Millions of businesses, hundreds of millions of people paralyzed with failures of just a couple of companies is a notion that has not been put to test before in the history of mankind. Yet, we travel the path as if those companies are just too big to fail. Are these companies made up of people smarter than the people they host? Can their riches protect them one hundred percent from the ever-growing threats? Are these enterprises free from inevitable decline, which is the consistent and fierce faith of any empire throughout history? Will these providers then become the pinnacle of a single-point-of-failure architecture across our Application Ecosystem™ stack?
Question 5. So what do we do? Do the right thing.
Study your own business. Know your own applications. Calculate each and every decision across your Application Ecosystem™ knowing that what might be the perfect solution for one company might render the total opposite for you.
Are we suggesting that migrating to AWS, Azure, etc. is a mistake and everyone should design, build and operate all their infrastructure in-house? No, we are not. Our suggestion is simple: while Amazon, Google, Microsoft maintain/grow their dominance and serve as effective remedies for on-demand and dynamically scaled application delivery, companies and governments should not consider them the exclusive and eternal choice for their application delivery.

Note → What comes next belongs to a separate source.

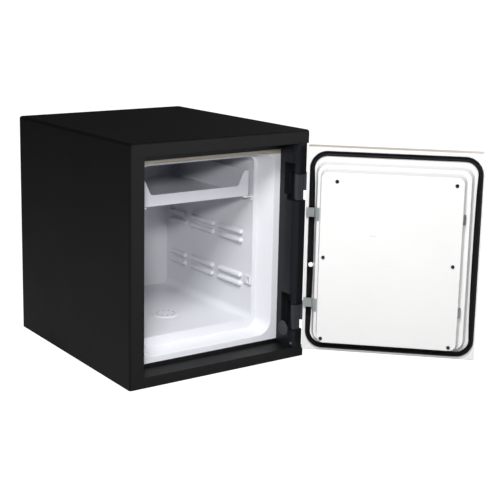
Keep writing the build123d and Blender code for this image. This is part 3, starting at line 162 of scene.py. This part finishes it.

If your economy does not warrant you the resilience, capacity and the reach to build your own topology, go for 3rd party cloud providers. If you do go for cloud providers, your business should then become focused on implementing resilience across multiple providers as apposed to your own data center nodes. Make sure that whatever you do, do not give one hundred percent of your cloud operation away. Keep a little bit of knowhow, infrastructure, governance and “edge” to yourself.